* ENTRIES SHOWN *
Begin

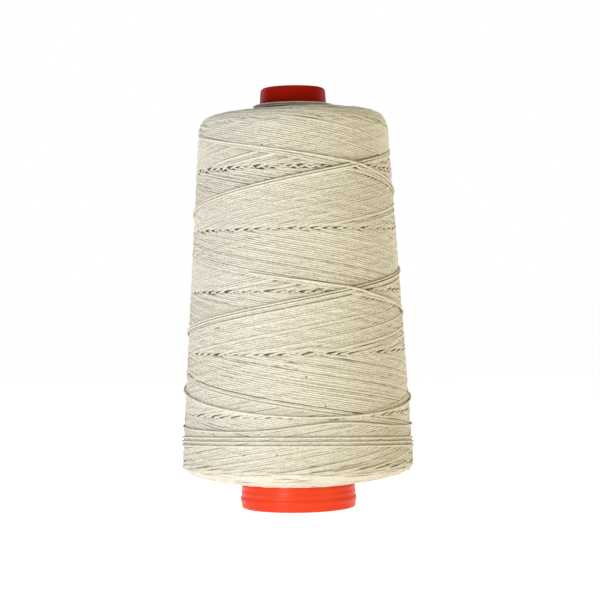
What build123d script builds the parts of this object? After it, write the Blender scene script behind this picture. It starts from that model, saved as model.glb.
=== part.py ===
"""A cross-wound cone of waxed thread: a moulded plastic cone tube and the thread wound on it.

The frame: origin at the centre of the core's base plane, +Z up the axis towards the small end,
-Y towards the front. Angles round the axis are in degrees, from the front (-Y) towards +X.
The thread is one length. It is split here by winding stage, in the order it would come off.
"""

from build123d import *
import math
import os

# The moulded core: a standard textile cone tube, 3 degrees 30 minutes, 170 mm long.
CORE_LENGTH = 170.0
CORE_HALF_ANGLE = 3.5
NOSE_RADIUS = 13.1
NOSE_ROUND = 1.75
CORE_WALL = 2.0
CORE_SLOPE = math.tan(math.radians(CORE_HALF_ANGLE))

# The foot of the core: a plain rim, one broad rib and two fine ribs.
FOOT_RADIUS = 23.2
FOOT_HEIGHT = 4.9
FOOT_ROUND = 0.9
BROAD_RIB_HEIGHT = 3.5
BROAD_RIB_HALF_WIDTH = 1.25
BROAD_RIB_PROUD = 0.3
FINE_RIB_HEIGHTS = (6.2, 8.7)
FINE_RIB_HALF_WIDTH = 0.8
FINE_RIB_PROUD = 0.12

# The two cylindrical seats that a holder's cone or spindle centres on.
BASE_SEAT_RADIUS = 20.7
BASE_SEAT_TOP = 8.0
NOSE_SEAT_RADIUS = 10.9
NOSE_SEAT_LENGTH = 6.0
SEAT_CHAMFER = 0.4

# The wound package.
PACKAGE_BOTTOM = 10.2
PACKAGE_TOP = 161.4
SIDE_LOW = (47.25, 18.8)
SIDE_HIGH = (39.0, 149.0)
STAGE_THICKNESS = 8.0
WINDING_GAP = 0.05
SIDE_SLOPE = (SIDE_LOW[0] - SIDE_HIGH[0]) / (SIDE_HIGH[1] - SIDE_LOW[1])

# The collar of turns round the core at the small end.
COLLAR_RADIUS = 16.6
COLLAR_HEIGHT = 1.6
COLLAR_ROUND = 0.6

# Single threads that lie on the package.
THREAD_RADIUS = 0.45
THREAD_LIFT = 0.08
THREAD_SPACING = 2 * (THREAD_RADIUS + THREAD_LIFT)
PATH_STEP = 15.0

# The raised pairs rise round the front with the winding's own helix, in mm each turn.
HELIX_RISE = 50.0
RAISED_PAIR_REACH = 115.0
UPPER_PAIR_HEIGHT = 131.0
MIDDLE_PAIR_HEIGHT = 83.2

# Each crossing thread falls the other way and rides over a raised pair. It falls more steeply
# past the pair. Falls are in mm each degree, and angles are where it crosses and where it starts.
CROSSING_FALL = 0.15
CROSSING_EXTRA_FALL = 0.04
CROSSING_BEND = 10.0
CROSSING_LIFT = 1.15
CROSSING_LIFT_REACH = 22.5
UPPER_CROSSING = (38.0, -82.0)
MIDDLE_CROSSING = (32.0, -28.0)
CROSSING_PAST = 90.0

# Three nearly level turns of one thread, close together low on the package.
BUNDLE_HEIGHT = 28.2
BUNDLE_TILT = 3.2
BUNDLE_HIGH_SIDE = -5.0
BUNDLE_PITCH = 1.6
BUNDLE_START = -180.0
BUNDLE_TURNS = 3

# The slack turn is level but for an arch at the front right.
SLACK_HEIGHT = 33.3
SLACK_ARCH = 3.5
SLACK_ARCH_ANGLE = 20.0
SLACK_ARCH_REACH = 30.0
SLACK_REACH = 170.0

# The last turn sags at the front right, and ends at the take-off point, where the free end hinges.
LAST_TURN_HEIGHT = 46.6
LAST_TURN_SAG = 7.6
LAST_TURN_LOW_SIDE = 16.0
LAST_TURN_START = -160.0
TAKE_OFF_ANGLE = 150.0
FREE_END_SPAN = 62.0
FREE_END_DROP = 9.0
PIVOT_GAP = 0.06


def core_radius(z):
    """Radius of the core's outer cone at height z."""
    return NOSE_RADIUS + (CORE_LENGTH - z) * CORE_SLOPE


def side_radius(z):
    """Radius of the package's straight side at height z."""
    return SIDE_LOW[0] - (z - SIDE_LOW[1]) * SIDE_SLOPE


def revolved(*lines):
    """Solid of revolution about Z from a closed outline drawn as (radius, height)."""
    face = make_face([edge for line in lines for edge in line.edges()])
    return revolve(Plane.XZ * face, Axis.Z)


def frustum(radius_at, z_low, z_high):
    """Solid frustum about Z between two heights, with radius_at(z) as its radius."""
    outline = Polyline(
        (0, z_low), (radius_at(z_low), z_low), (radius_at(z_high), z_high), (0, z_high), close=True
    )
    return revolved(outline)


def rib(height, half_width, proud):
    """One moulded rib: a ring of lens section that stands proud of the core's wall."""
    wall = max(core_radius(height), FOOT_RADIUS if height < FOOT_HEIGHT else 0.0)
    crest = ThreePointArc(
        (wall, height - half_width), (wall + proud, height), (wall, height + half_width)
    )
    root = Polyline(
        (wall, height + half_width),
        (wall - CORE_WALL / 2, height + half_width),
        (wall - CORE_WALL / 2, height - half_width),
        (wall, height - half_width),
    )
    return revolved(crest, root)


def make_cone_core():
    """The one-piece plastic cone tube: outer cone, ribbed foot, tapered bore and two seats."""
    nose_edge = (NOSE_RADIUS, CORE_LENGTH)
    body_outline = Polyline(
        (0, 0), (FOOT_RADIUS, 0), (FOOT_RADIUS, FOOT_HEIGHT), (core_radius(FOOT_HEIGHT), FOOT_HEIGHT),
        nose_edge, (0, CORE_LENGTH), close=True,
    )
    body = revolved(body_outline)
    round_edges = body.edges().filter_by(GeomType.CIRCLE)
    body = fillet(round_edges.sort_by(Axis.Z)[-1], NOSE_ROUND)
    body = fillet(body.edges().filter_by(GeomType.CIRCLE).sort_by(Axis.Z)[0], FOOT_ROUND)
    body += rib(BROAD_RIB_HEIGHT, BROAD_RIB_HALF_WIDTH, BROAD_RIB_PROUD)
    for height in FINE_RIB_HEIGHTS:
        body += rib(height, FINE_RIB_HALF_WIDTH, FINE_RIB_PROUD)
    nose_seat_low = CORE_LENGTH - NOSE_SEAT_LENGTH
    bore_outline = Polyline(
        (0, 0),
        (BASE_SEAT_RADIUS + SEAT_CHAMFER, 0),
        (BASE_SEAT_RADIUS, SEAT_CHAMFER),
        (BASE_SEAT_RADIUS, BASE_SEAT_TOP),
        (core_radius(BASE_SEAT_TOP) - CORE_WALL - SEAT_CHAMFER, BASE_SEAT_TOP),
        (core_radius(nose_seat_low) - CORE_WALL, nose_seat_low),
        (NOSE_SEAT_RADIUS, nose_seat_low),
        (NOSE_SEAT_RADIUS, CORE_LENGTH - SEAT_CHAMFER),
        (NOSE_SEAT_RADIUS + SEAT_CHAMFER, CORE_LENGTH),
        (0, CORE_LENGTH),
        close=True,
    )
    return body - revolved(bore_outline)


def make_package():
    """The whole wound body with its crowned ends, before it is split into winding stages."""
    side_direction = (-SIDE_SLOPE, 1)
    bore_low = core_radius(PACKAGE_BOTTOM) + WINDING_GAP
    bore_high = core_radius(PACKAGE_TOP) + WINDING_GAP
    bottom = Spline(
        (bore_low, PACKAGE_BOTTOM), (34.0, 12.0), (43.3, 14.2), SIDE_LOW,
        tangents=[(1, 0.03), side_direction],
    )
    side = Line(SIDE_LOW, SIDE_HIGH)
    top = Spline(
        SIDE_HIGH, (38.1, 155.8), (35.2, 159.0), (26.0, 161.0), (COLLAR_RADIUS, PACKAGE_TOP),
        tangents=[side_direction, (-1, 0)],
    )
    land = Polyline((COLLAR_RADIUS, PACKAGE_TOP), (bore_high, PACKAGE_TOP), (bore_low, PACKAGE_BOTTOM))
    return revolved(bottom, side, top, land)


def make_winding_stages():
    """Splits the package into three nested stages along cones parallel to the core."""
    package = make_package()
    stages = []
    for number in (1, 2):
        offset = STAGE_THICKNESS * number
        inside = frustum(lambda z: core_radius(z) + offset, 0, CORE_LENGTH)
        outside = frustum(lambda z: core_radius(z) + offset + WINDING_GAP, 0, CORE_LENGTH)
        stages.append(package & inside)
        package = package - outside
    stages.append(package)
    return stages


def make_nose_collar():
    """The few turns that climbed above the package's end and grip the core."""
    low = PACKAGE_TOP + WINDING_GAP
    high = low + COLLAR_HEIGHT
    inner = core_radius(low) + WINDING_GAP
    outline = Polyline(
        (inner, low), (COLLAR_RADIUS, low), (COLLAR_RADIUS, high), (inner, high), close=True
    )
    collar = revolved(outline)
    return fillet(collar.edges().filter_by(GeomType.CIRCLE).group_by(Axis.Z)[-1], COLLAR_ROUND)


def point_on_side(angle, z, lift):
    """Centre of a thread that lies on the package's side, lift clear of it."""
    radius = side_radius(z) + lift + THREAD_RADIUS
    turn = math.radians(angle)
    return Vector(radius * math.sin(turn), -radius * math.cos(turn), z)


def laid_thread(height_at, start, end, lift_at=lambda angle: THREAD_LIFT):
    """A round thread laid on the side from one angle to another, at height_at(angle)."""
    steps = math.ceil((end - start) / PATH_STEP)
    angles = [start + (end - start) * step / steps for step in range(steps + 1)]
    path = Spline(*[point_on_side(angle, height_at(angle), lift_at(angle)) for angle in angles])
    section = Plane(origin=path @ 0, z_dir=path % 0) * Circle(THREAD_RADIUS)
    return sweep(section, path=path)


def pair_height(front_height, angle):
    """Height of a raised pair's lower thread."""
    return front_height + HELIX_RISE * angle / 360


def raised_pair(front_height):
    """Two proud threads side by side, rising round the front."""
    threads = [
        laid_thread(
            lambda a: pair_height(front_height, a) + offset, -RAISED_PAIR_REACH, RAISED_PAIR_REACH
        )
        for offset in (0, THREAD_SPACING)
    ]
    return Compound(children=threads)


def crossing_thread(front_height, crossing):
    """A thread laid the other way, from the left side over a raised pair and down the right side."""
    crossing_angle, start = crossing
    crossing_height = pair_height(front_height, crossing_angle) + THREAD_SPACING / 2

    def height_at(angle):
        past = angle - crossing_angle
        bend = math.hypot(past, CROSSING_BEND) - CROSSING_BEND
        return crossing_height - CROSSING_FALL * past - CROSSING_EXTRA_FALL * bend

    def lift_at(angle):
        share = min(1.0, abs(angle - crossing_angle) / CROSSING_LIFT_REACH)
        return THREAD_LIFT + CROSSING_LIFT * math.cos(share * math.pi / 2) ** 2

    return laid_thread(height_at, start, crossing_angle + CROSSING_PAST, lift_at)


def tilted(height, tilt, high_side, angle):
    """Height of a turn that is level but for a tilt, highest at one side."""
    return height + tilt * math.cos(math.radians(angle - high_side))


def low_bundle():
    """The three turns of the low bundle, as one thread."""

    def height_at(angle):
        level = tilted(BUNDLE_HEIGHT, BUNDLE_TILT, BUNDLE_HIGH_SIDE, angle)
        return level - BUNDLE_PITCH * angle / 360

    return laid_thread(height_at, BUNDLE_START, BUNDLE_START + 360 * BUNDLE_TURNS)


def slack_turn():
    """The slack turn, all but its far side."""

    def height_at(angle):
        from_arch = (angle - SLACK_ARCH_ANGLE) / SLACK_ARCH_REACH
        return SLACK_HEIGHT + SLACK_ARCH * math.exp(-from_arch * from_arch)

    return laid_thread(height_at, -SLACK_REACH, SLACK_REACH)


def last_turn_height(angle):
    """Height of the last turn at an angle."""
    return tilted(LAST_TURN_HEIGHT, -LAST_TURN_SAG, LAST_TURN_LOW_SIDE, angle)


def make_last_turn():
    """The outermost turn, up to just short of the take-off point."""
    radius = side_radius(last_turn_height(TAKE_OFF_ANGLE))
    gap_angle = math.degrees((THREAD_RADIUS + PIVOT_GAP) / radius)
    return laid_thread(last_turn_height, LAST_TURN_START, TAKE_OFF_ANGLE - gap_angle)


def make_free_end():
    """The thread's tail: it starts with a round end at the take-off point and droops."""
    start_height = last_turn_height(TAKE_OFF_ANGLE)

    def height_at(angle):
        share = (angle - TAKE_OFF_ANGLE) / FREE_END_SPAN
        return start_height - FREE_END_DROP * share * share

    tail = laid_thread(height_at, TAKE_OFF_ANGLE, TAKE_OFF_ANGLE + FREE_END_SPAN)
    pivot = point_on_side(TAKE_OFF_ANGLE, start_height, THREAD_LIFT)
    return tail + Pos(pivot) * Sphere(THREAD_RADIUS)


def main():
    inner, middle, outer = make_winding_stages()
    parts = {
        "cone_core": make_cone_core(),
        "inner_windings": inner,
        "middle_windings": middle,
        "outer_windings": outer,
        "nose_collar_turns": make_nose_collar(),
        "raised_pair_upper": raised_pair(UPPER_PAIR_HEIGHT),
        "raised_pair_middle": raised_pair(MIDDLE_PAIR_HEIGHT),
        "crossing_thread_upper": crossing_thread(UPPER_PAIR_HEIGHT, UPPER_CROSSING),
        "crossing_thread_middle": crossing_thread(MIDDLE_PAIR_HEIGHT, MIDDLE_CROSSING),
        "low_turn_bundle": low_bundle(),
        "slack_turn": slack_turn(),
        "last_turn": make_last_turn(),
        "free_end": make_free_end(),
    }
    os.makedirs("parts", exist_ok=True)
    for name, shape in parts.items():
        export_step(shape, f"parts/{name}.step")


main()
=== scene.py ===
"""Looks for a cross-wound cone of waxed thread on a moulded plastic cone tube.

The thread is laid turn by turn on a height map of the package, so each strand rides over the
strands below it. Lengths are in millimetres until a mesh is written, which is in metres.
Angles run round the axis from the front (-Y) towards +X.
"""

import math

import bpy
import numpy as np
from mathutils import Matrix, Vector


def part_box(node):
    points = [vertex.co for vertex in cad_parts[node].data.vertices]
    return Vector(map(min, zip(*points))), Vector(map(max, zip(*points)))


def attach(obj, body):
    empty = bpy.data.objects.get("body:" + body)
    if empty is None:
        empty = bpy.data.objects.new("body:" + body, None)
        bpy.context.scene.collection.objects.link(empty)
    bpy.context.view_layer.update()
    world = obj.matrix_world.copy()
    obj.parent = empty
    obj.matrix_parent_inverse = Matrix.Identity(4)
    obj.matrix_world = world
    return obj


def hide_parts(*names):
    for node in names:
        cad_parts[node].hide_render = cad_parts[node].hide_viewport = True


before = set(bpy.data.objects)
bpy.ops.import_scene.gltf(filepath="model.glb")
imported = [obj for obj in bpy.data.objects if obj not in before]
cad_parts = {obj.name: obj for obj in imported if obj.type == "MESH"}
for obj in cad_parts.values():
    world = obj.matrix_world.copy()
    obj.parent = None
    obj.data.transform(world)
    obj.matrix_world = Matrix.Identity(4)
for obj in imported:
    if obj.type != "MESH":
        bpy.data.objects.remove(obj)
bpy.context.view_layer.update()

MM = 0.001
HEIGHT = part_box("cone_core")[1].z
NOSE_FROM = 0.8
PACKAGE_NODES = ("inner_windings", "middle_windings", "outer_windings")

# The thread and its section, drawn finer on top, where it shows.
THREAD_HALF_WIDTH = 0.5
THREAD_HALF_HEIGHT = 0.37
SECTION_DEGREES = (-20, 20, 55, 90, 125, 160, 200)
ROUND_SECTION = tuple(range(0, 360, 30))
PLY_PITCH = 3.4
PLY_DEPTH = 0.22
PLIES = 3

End
Begin

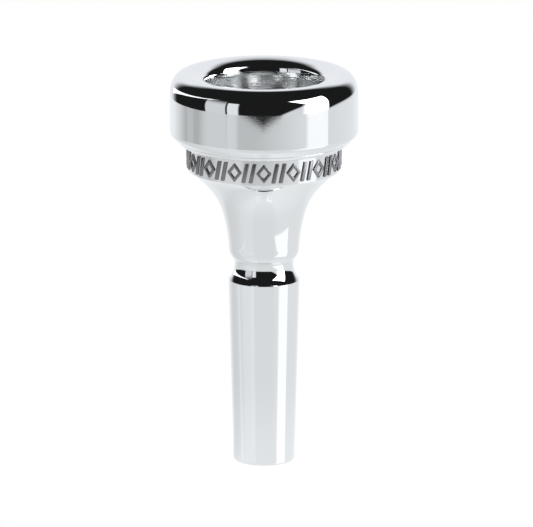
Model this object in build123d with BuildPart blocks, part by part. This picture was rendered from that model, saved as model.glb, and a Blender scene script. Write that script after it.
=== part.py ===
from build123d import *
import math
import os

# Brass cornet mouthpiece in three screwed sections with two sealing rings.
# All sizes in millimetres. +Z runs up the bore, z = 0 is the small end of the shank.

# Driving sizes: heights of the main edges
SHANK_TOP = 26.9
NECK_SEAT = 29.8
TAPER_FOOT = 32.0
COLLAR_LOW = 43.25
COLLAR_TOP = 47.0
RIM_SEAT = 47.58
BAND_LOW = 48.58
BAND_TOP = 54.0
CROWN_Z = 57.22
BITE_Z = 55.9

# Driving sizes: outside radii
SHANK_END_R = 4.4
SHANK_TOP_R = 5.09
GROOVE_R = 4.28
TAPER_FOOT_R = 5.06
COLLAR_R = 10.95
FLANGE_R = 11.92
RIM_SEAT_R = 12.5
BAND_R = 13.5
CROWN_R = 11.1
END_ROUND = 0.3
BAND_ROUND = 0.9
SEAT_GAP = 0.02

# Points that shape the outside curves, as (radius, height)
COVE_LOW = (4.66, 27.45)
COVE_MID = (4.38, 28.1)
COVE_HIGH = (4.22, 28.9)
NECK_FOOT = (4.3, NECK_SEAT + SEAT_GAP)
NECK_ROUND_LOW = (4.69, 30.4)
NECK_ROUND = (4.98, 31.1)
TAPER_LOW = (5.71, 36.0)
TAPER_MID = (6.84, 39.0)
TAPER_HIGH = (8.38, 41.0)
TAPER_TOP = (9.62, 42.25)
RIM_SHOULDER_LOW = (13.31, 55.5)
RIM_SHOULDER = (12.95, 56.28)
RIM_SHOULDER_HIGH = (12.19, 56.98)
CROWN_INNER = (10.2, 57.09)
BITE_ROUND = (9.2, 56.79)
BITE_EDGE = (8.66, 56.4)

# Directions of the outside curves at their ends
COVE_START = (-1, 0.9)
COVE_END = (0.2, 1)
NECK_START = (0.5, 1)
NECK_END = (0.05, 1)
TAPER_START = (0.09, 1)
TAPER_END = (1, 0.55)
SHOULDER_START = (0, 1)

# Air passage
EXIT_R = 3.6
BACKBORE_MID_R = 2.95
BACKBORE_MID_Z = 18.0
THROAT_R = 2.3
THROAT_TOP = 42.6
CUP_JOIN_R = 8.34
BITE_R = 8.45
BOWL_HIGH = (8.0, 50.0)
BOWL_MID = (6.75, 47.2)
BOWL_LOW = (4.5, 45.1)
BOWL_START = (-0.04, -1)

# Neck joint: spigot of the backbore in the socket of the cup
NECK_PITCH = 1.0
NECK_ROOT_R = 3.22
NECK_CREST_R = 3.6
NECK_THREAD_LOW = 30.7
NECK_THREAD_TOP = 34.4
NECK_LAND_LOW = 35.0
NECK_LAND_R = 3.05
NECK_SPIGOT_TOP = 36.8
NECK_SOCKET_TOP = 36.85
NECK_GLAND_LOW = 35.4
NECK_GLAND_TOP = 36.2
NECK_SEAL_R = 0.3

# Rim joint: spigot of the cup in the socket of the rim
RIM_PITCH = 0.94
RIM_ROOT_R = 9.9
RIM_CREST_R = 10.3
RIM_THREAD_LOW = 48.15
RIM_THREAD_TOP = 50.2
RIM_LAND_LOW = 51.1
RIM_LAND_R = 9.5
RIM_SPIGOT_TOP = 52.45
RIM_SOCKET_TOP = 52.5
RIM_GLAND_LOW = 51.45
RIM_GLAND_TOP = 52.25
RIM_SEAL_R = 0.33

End
Begin

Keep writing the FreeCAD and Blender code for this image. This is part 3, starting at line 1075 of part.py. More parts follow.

End

* STATED PROBLEM *
Give again the lines from the one with "return tail +" to the one with "bpy.context.scene.collection.objects.link(empty)", both lines included, exactly and with no other line.

* SOLUTION BELOW *
    return tail + Pos(pivot) * Sphere(THREAD_RADIUS)


def main():
    inner, middle, outer = make_winding_stages()
    parts = {
        "cone_core": make_cone_core(),
        "inner_windings": inner,
        "middle_windings": middle,
        "outer_windings": outer,
        "nose_collar_turns": make_nose_collar(),
        "raised_pair_upper": raised_pair(UPPER_PAIR_HEIGHT),
        "raised_pair_middle": raised_pair(MIDDLE_PAIR_HEIGHT),
        "crossing_thread_upper": crossing_thread(UPPER_PAIR_HEIGHT, UPPER_CROSSING),
        "crossing_thread_middle": crossing_thread(MIDDLE_PAIR_HEIGHT, MIDDLE_CROSSING),
        "low_turn_bundle": low_bundle(),
        "slack_turn": slack_turn(),
        "last_turn": make_last_turn(),
        "free_end": make_free_end(),
    }
    os.makedirs("parts", exist_ok=True)
    for name, shape in parts.items():
        export_step(shape, f"parts/{name}.step")


main()
=== scene.py ===
"""Looks for a cross-wound cone of waxed thread on a moulded plastic cone tube.

The thread is laid turn by turn on a height map of the package, so each strand rides over the
strands below it. Lengths are in millimetres until a mesh is written, which is in metres.
Angles run round the axis from the front (-Y) towards +X.
"""

import math

import bpy
import numpy as np
from mathutils import Matrix, Vector


def part_box(node):
    points = [vertex.co for vertex in cad_parts[node].data.vertices]
    return Vector(map(min, zip(*points))), Vector(map(max, zip(*points)))


def attach(obj, body):
    empty = bpy.data.objects.get("body:" + body)
    if empty is None:
        empty = bpy.data.objects.new("body:" + body, None)
        bpy.context.scene.collection.objects.link(empty)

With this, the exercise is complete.